Projects: The NHS’ first high-energy proton beam cancer treatment centre
The project to complete the centre, opening this summer at the Christie hospital in Manchester, was filled with a plethora of unusual challenges
For most people in Britain, the first time they were ever likely to have heard of proton beam therapy was during the Ashya King controversy in 2014. Five-year old Ashya was suffering from a brain tumour but was removed from Southampton General Hospital without his doctors’ consent to receive experimental proton beam treatment in Prague. An international manhunt ensued before the Kings were arrested in Spain and extradited back to the UK.
Beyond the sad personal crisis for the King family, the case served to bring to public attention a radical and highly sophisticated form of cancer treatment that at the time was unavailable in this country.
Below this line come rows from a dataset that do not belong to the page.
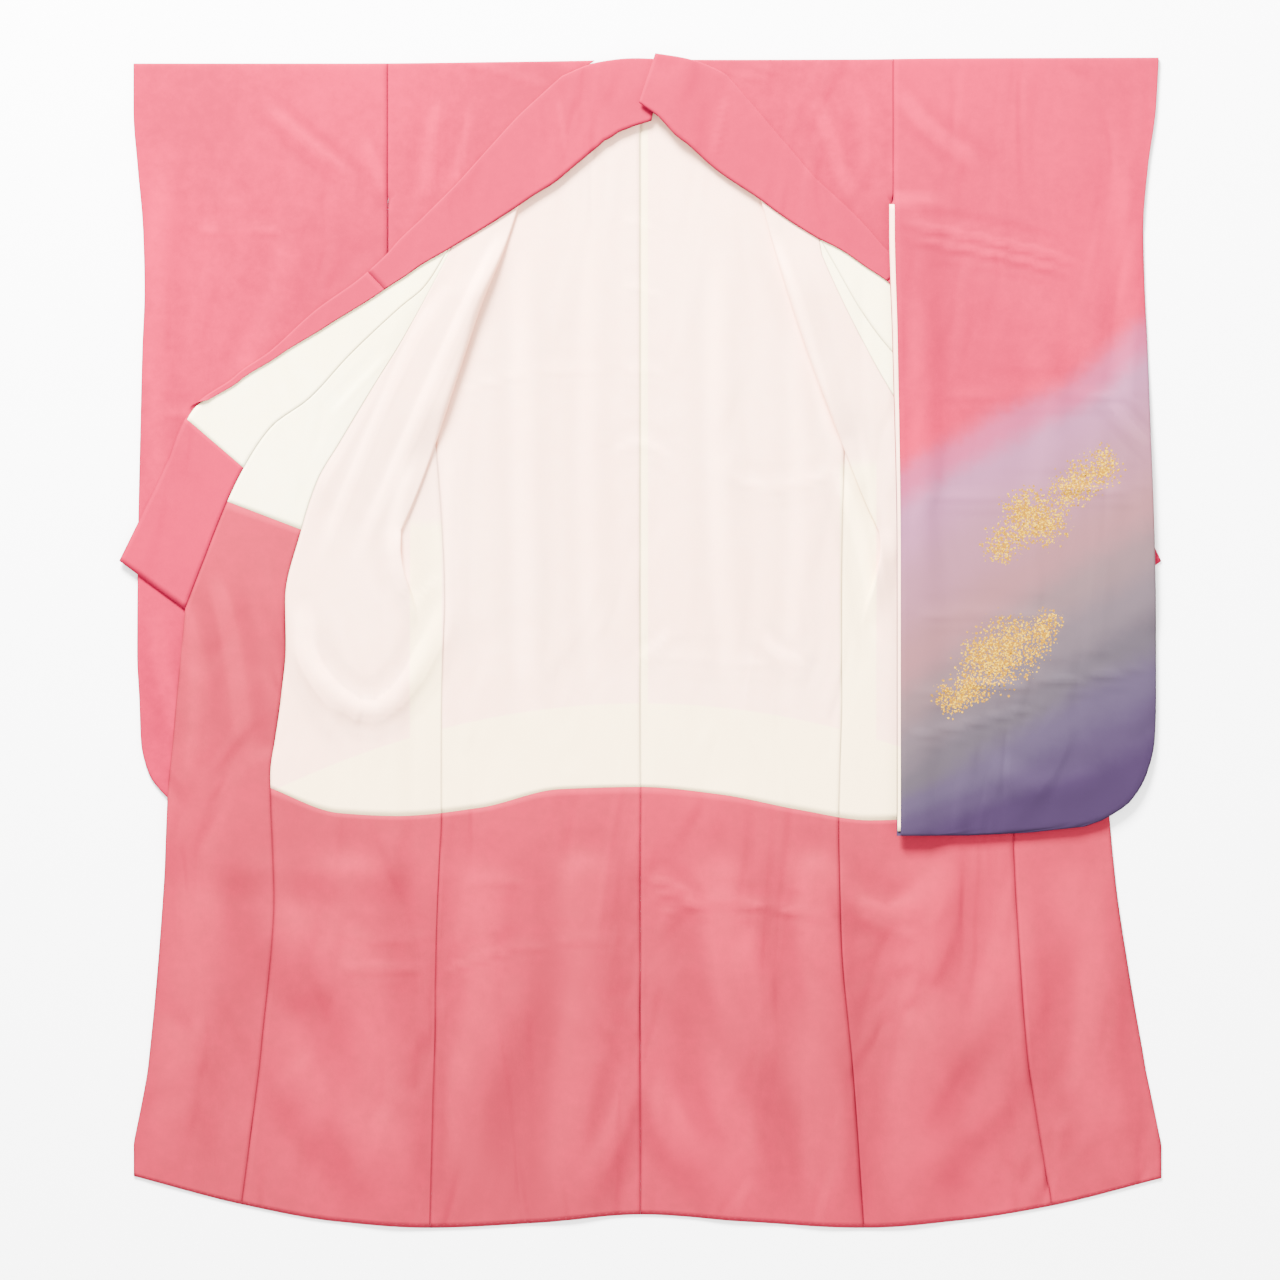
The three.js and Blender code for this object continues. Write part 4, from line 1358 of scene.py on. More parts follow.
@dataclass
class Lie:
    """Everything that lifts the cloth off its plain form: the skirt's ridges and the creases.

    Args:
        ridges: broad ridges of the skirt.
        creases: smaller ridges and troughs that every cloth of a stack shares.
        reach: how far off the cloth round a place is read.
        most: largest height or depth that is told apart.
    """

    ridges: Sequence[Ridge]
    creases: Sequence[Crease]
    reach: float = 26.0
    most: float = 2.0

    def height(self, x: Array, y: Array) -> Array:
        """Lift of the cloth, never below the plain form.

        Args:
            x: places along X.
            y: places along Y.

        Returns:
            The lift at each place.
        """
        skirt = smooth((SKIRT_TOP - y) / SKIRT_RAMP)
        total = np.zeros(np.shape(x))
        for ridge in self.ridges:
            total += skirt * ridge.at(x, y)
        for crease in self.creases:
            total += crease.at(x, y)
        return np.maximum(total, 0.0)

    def standing(self, x: Array, y: Array) -> Array:
        """How far each place stands above the mean of those round it.

        Args:
            x: places along X.
            y: places along Y.

        Returns:
            The height at each place, negative in a hollow.
        """
        reach = self.reach
        steps = ((reach, 0.0), (-reach, 0.0), (0.0, reach), (0.0, -reach))
        mean = sum(self.height(x + dx, y + dy) for dx, dy in steps) / len(steps)
        return np.clip(self.height(x, y) - mean, -self.most, self.most)

    def laid(self, grid: Grid) -> Grid:
        """A grid, lifted.

        Args:
            grid: the plain form.

        Returns:
            The same grid with its folds.
        """
        points = grid.points.copy()
        x, y = grid.points[..., 0], grid.points[..., 1]
        points[..., 2] += self.height(x, y)
        return Grid(points, grid.rows, self.standing(x, y))


def cells_of(rows: int, columns: int) -> tuple[Array, Array]:
    """Numbering of a grid.

    Args:
        rows: how many rows of points.
        columns: how many points in a row.

    Returns:
        The number of each point, and the four corners of each cell.
    """
    index = np.arange(rows * columns).reshape(rows, columns)
    return index, np.stack([index[:-1, :-1], index[1:, :-1], index[1:, 1:], index[:-1, 1:]], axis=-1)


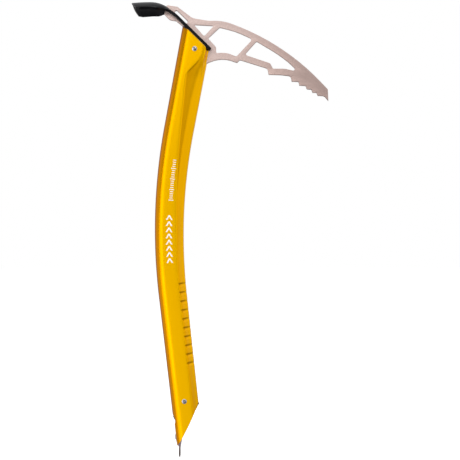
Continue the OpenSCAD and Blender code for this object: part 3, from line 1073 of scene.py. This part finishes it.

But now, four years later, two new proton beam treatments centres are being built in the UK, one at University College Hospital London and the other at the Christie hospital in Manchester.
Each centre costs around £130m and both are being entirely funded by the NHS. It is Christie’s that is set to open first this summer and when it does, not only will it be the first proton beam facility in the UK but it aims to be the most advanced and sophisticated version of only a handful of proton beam treatment centres around the world (including the one in Prague where Ashya eventually received his treatment).
Fittingly, the building’s list of technical features is almost as extraordinary as proton beam treatment itself. To meet the building’s gigantic energy load a new sub-station was built, which provides an equivalent amount of power to that needed to run the nearby Trafford Industrial Park. To contain the radiation, the concrete walls are up to 6m thick. Consequently, despite being just three storeys high, the building comprises an incredible 20,000m³ of concrete with 1,700 tonnes of reinforcement provided by steel rebar up to 100mm thick. Through this, 10km of services pipework has been carefully embedded. The concrete itself weighs 48,000 tonnes, the equivalent of two aircraft carriers.